Traveling as a single woman with children is the best. People feel that they can approach you and everyone is generally helpful. I had an experience in Egypt while traveling with my two boys ages 10 and 12. The western females were getting hounded by the Egyptian men with proposals of marriage. Constantly being followed around. I heard a number say they would never come back. I on the other hand was treated with respect. When we were crossing from Egypt into Jordan via ferry when everyone was trying to get back home (Syria and Israel were fighting at the time) and the slow ferry was canceled again. Some had been at the terminal for days waiting. An Egyptian family and others helped me and my boys get through and on the ferry as everyone was screaming. Another time I hired a felucca for a trip up the Nile with Captain Jack and never had any problems or proposals. I later told a friend (20 years older then myself) who was going to look him up, he followed her up and down the Nile asking to marry her. Definitely recommend traveling with kids
Having visited the Middle East as a solo woman, I’m sure you’re right that it’s much, much easier with children in tow.
I refuse to let ages get in the way of a good roll in the sand, hay, bunk bed, whatever. LOL
I used to think that! Then I became the older one, and it all changed…
Where there is a will there is a way!
I’m pretty sure you’re going to get inundated with offers now, Theodora. Which could get a bit creepy.
I really appreciate Sarah’s comment, too. It sounds like solo with kids has its advantages.

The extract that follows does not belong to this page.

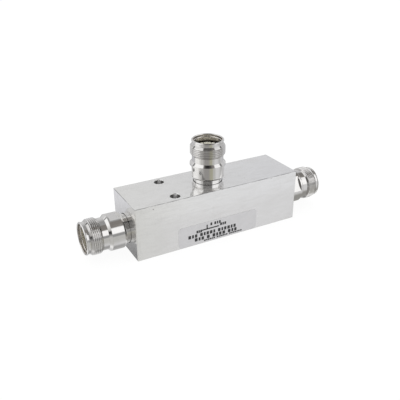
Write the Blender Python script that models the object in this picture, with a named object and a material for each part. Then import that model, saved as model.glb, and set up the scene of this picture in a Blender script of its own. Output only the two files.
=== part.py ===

None so far. Though I did click off FB the second someone went “Happy Valentines” LOL… Yep, I think there are huge advantages to wearing a child as one’s always advised to wear a wedding ring when travelling solo…
That post was a bit of an anti climax…;) but it sure did make me smile.
At least it didn’t peak too soon, eh? 😉
The “I could be your mother” part resonates well – even though I’m traveling with husband + kids.
Speaking of which…when traveling with partner + kids, conjugal relations are not too easy to arrange either. Thank heavens for TV +/ computers is all I’ll say.